Gulf proposes a depreciation classification of Account 392-4110 – Automobiles. The account number, 392-4110, is the account number Gulf used in the past for automobiles. Staff agrees with this classification.
Gulf proposes a seven-year average service life (ASL) and 15 percent net salvage (NS) for automobiles. These proposed parameters result in a 12.1 percent whole life depreciation rate. Gulf’s proposed ASL and NS are, respectively, within the range of and identical to the parameters that underlie the automobile depreciation rates for this same account for Florida Power and Light (six-year ASL and 15 percent NS) and Florida Public Utility Company (seven-year ASL and 15 percent NS). Staff agrees with Gulf’s proposed ASL and NS.
Staff notes that the new automobile classification will be included in Gulf’s next depreciation study, scheduled to be filed in 2013.

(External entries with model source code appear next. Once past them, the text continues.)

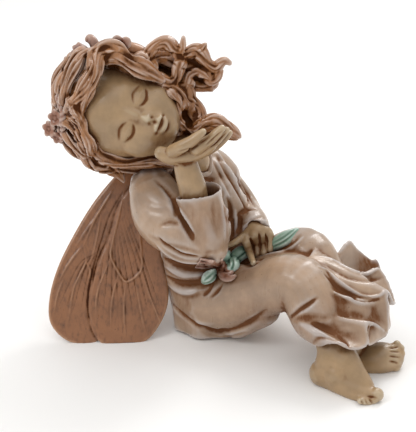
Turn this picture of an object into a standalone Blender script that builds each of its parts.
# Seated fairy figurine: one resin casting of the figure, and two wings glued into slots in her back.
# Metres, +Z up. She sits on the floor with raised knees, blowing a kiss over her open right palm.

import math

import bpy
import bmesh
import numpy as np
from mathutils import Matrix, Vector
from mathutils.bvhtree import BVHTree

# Driving sizes, in metres
FIGURE_HEIGHT = 0.202          # floor to the tip of the highest curl
WING_THICKNESS = 0.0044        # plate of each wing
WING_VEIN = 0.0016             # radius of a raised vein
GLUE_GAP = 0.0003              # clearance between a wing and its slot
CLOTH_WALL = 0.0040            # edge of a cuff and of the hem
FIGURE_FACES = 6900            # facets of the figure
WING_FACES = 1150              # facets of one wing

# The pose is drawn on a grid that is 202 steps high
U = FIGURE_HEIGHT / 202.0
WALL = CLOTH_WALL / U

# Her facing direction on the floor, and her left
FACING = Vector((0.743, -0.669, 0.0))
LEFT = Vector((0.669, 0.743, 0.0))

for old in list(bpy.data.objects):
    bpy.data.objects.remove(old, do_unlink=True)


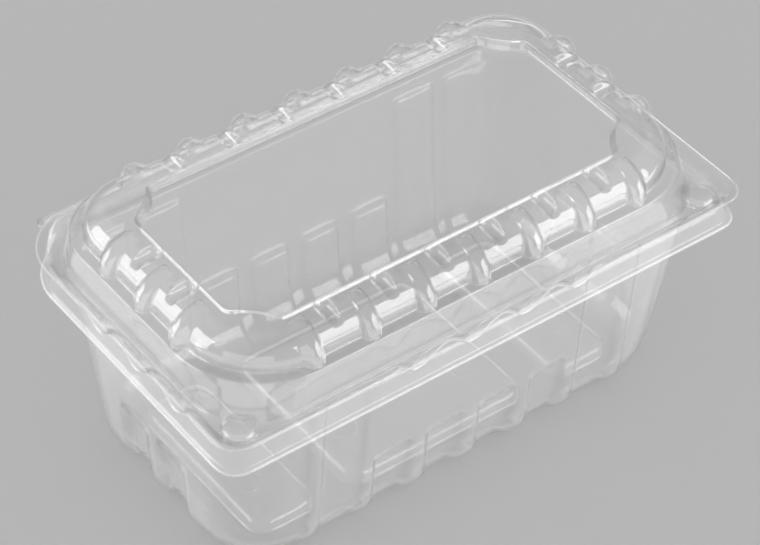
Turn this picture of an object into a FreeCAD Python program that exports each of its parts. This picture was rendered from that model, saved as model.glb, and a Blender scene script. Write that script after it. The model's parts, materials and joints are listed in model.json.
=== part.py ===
"""Clear thermoformed fruit punnet: a deep base tray and a domed lid that share one hinged sheet.

Millimetres, +Z up, +X along the length, the hinge at +Y.  The origin is the bottom centre.
Each half is a sheet shell: an outer form, less the same form drawn in by the sheet thickness.
Distances called "out" are measured outwards from the lid's shoulder ledge.
"""
import FreeCAD, Part
import math
import os
from FreeCAD import Vector

# ---------------------------------------------------------------- driving dimensions
SHEET = 0.4                  # wall thickness of the formed sheet
PITCH = 19.2                 # spacing of the ribs along the long sides
LEDGE_X, LEDGE_Y = 86.7, 49.1    # half-lengths of the lid's shoulder ledge
LEDGE_Z = 78.7
MATING_Z = 67.0              # the plane where lid and tray meet
RING_Z = 88.1                # flat top of the raised ring
PANEL_Z = 85.2               # sunk panel inside the ring
NEST_GAP = 0.2               # between the two flanges when shut

# lid
LEDGE_RADIUS, LEDGE_HINGE_RADIUS = 29.0, 22.0
SKIRT_OUT, SKIRT_RADIUS, SKIRT_HINGE_RADIUS = 0.9, 21.0, 19.0
CROWN_OUT = -3.65            # wall of the crown, inside the ledge
CROWN_ROUND = 6.45           # rounding from the wall to the ring
PANEL_X, PANEL_Y = 70.2, 32.6    # half-lengths of the sunk panel
PANEL_FLARE = 0.9            # how far its wall leans out by the ring top
PANEL_PAD = 11.0             # size of the pad that cuts off each panel corner
PANEL_PAD_BULGE = 4.2        # how far the pad's arc stands in from the panel corner
OVERRUN = 3.0                # how far cutting tools run past the surface they cut
RIB_WIDTH, RIB_CROWN_WIDTH = 7.5, 3.4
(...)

Staff recommends that a new depreciation classification, Account 392-4110 – Automobiles, and a whole life depreciation rate of 12.1 percent be approved for automobiles.
Issue 2:
What should be the implementation date for the depreciation classification and rate?
Recommendation:
The depreciation classification and rate should be implemented effective with the in-service date of the vehicles. (Ollila)
Staff Analysis:
Depreciation is the recovery of invested capital representing equipment that is providing service to the public. This recovery is designed to take place over the related period of service to the public, which begins with the equipment’s in-service date. The new depreciation classification, Account 392-4110 - Automobiles, and the whole life depreciation rate of 12.1 percent should be implemented effective with the in-service date of the vehicles.
Issue 3:
Should this docket be closed?
Recommendation:
If no person whose substantial interests are affected by the proposed agency action files a protest within 21 days of the issuance of the order, this docket should be closed upon the issuance of a consummating order. (Klancke)
Staff Analysis:
At the conclusion of the protest period, if not protest is filed, this docket should be closed upon the issuance of a consummating order.